Den sog. Bagatellvorbehalt anwendend kommt der BFH zu dem Ergebnis, dass in dem Streitjahr, in dem das angemessene Gehalt lediglich um 3.000 € überschritten wurde, ein geringfügiger Verstoß vorlag, der die Versagung der Gemeinnützigkeit aus Gründen der Verhältnismäßigkeit nicht rechtfertiget. Der Betrag ist sowohl absolut als auch im Verhältnis zur Gesamttätigkeit der Klägerin (Jahresumsatz von ca. 8 Mio. €) geringfügig.

Bedeutung für die Praxis

Das Urteil hat für gemeinnützige Körperschaften erhebliche Relevanz, da es den gemeinnützigen Organisationen einen Rahmen bietet, wie Vergütungen der Geschäftsführung und Mitarbeitender gemeinnützigkeitskonform ausgestaltet werden können. Dies ist vor allem vor dem Hintergrund hilfreich, dass sich der gemeinnützige Sektor zunehmend dem Ruf nach mehr Professionalisierung und gestiegenen betriebswirtschaftlichen Anforderungen stellen muss. Müssen sich also gemeinnützige Organisationen auch bei der Personalsuche der allgemeinen Konkurrenz stellen, bringen ihnen die Anwendung des Fremdvergleichs und die Feststellung, dass es keinen spezifischen Arbeitsmarkt für gemeinnützige Organisationen gibt, mehr Rechtssicherheit. Darüber hinaus bleibt es aber dabei, dass zur Beurteilung der Angemessenheit der Vergütung immer eine Einzelfallbetrachtung vorzunehmen ist.
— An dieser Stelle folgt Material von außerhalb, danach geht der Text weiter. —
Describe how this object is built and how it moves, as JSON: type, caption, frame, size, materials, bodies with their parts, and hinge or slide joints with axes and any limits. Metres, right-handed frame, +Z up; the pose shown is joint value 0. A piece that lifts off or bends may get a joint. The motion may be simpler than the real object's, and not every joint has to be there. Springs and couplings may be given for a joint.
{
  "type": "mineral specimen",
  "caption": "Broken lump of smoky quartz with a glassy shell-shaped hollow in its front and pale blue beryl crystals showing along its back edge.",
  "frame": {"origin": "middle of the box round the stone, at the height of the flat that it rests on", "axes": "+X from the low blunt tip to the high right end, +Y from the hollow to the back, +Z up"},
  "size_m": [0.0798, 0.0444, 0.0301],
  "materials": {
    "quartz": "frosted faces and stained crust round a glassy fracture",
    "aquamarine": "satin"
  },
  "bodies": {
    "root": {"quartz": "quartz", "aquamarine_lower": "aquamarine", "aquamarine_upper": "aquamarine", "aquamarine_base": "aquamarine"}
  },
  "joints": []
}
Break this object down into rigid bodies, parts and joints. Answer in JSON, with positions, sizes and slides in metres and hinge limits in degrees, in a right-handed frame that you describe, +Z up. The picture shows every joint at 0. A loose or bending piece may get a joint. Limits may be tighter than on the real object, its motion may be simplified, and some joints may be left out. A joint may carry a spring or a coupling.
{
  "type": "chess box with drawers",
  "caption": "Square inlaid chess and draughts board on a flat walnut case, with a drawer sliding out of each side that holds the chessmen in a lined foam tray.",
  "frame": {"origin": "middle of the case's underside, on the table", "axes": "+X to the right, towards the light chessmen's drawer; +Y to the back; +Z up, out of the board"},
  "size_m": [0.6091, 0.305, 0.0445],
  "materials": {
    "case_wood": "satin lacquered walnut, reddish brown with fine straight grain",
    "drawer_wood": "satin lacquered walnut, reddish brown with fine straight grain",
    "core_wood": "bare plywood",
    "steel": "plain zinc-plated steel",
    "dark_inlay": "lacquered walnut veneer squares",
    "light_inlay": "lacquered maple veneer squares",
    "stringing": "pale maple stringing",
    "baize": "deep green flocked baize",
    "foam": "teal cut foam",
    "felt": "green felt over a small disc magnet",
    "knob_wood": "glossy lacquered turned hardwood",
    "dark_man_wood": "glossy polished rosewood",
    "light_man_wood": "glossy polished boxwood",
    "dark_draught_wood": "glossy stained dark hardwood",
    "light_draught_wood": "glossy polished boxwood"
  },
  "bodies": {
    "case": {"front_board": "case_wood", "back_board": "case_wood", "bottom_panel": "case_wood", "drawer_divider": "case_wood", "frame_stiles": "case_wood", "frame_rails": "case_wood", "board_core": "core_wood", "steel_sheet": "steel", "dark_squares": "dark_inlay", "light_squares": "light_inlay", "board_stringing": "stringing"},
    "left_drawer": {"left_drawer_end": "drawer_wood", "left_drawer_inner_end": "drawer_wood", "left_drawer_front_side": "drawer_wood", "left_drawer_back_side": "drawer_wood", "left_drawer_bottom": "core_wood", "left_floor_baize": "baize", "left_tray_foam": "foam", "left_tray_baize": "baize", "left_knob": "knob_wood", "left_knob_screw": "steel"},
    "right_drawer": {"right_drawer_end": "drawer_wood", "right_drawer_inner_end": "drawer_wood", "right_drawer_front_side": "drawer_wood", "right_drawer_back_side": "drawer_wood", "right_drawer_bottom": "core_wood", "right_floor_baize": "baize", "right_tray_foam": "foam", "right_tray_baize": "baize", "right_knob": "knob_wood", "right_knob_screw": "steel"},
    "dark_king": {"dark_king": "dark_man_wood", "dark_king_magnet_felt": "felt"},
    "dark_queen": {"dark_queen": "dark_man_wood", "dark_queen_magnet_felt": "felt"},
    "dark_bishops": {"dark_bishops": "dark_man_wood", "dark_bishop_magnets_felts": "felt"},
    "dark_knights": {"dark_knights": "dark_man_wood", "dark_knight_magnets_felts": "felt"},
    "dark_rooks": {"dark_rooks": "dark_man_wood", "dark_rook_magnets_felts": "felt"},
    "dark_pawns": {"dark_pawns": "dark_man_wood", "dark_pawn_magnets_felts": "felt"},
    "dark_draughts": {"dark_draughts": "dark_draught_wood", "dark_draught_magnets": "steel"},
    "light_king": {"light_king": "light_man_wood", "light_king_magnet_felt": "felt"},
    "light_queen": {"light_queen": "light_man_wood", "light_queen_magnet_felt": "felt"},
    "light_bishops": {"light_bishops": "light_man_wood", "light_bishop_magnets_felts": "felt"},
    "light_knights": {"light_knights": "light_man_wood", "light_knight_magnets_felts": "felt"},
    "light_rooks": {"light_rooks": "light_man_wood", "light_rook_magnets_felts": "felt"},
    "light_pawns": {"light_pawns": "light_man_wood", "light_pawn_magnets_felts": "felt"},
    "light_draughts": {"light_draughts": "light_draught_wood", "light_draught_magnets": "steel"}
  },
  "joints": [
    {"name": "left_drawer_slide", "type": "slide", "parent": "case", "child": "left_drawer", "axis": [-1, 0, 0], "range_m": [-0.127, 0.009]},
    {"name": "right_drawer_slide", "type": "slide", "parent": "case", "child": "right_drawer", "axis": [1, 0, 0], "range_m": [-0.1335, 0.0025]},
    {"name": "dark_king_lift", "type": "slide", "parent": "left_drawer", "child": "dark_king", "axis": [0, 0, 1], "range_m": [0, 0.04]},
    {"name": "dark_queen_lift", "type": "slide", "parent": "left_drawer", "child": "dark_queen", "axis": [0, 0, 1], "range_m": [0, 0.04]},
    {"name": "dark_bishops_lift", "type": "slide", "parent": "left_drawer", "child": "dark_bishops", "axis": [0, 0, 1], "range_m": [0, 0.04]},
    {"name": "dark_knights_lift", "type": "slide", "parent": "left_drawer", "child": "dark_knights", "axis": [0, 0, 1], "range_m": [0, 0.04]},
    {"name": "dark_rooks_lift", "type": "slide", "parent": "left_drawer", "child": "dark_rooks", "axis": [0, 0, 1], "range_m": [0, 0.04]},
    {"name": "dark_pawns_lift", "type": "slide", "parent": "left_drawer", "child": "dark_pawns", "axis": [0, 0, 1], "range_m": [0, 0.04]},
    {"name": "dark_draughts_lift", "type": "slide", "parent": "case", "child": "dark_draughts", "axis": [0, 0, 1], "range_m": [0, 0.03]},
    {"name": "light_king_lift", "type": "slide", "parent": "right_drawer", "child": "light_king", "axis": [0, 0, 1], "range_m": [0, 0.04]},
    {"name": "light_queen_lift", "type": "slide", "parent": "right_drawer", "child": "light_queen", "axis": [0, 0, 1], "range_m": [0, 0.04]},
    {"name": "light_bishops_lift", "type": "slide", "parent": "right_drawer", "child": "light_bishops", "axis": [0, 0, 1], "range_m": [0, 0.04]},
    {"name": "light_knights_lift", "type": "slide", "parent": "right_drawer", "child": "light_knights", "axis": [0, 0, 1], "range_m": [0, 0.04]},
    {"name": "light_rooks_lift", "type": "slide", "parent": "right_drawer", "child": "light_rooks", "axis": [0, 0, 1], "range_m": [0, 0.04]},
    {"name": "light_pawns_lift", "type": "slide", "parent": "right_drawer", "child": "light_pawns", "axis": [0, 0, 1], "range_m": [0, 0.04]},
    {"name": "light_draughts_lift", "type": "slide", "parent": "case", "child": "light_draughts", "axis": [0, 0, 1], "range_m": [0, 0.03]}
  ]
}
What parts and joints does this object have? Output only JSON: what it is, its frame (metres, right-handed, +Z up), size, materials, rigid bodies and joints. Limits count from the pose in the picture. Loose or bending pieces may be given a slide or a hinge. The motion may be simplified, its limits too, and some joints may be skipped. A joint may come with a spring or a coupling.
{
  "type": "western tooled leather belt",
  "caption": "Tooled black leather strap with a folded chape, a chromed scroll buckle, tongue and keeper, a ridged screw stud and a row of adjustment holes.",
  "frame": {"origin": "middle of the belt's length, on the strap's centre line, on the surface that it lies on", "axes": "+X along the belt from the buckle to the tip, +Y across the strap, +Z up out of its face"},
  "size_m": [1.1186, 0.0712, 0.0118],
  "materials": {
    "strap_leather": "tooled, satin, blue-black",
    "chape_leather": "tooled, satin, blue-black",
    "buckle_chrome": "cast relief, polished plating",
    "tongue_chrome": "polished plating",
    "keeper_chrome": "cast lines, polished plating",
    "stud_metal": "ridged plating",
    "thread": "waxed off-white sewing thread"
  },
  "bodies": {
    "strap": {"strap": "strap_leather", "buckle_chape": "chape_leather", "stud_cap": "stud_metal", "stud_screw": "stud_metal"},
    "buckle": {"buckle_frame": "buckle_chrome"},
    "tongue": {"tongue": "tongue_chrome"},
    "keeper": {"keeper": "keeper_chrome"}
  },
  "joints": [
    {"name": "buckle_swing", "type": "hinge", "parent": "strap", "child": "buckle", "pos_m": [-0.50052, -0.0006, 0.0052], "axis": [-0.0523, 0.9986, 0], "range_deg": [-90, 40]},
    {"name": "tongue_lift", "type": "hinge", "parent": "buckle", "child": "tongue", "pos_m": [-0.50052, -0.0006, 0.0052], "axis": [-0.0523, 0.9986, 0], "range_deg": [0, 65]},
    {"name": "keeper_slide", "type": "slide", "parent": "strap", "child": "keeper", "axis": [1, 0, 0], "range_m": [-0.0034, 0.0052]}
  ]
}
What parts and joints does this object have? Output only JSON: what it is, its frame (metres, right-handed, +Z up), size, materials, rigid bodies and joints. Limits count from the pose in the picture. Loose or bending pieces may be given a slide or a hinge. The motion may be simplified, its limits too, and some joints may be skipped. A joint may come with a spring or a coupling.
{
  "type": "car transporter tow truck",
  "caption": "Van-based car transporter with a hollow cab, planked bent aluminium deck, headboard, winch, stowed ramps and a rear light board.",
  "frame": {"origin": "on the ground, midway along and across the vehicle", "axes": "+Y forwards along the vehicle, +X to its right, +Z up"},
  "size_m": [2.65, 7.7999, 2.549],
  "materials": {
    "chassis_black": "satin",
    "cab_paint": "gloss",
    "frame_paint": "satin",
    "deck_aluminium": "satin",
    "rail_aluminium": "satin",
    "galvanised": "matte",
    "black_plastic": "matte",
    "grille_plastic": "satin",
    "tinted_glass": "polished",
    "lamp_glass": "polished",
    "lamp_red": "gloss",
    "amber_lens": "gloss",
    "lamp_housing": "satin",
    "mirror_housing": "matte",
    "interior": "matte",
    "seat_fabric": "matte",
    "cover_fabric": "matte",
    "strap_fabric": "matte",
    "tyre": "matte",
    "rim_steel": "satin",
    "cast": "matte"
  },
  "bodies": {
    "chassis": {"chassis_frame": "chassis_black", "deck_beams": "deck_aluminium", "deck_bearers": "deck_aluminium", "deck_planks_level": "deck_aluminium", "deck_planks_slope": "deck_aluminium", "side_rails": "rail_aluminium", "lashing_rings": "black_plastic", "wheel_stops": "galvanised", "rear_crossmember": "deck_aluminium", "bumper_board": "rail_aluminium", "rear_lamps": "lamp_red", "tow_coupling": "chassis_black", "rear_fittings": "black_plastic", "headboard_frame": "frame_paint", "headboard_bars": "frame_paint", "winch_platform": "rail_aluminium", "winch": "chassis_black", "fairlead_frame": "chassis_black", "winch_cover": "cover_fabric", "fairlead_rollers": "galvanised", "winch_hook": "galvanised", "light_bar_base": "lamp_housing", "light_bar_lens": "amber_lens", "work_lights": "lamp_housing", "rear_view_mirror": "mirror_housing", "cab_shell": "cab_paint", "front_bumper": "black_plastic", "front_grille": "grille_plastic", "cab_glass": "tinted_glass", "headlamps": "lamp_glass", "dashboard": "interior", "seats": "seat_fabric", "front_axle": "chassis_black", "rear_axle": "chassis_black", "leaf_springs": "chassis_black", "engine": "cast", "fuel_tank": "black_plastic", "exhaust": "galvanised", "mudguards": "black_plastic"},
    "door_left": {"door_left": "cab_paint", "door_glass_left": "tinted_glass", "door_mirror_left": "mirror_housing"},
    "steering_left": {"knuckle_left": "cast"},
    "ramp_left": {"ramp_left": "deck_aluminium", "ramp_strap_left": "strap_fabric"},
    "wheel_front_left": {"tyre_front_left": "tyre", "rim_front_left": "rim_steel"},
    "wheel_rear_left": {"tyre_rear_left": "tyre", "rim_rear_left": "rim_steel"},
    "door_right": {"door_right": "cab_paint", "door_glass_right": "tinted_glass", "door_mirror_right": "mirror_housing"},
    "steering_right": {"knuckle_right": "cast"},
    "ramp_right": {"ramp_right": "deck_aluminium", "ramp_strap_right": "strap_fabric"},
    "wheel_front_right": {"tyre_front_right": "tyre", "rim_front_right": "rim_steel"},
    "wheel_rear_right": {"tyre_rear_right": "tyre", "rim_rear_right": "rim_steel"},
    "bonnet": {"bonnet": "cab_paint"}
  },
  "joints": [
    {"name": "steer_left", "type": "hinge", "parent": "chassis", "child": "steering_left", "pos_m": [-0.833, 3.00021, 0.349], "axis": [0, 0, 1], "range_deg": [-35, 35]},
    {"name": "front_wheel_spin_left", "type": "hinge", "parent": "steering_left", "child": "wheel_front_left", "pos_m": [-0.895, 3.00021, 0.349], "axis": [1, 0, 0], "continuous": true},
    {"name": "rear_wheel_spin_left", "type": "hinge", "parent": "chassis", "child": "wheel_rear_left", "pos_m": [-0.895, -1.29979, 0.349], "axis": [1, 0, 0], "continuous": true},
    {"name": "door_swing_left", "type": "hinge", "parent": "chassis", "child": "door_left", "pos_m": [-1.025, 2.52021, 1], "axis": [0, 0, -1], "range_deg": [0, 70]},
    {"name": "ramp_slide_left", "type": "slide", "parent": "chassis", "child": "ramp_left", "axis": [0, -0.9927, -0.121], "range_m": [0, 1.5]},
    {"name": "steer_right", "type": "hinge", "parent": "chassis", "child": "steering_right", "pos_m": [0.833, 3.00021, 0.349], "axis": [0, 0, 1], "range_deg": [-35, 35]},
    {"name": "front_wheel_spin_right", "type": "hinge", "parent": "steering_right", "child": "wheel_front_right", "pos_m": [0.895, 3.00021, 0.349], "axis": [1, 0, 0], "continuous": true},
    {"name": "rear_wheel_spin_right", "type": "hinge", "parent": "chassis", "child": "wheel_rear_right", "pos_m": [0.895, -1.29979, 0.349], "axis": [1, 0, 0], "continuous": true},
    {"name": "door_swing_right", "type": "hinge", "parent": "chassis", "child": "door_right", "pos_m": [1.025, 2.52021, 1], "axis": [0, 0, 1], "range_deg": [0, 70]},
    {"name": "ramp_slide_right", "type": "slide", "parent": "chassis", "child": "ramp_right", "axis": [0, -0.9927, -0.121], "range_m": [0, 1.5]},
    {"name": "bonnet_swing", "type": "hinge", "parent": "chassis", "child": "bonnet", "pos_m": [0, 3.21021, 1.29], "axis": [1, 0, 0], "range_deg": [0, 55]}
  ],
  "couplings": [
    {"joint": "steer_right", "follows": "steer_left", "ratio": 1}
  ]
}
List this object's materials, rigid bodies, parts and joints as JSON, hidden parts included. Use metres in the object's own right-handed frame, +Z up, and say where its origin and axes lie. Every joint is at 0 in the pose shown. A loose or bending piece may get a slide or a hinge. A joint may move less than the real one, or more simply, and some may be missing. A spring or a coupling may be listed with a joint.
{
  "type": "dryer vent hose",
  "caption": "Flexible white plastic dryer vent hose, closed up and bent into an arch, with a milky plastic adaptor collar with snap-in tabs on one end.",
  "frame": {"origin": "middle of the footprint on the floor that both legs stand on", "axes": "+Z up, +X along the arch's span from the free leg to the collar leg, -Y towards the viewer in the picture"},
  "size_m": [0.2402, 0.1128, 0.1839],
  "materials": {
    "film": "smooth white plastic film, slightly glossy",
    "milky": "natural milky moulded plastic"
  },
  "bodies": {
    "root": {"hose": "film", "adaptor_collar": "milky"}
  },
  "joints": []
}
Sehr zu begrüßen sind die Ausführungen des Gerichts zur Anwendung des Verhältnismäßigkeitsgrundsatzes bei geringfügiger Mittelfehlverwendung. Schwebte doch bislang der sofortige Verlust der Gemeinnützigkeit auch bei geringen Verstößen oft wie ein Damoklesschwert über den Gemeinnützigen. Mit Spannung ist daher zu erwarten, wie sich die Anwendung des Bagatellvorbehalts zukünftig in der Praxis auswirken wird.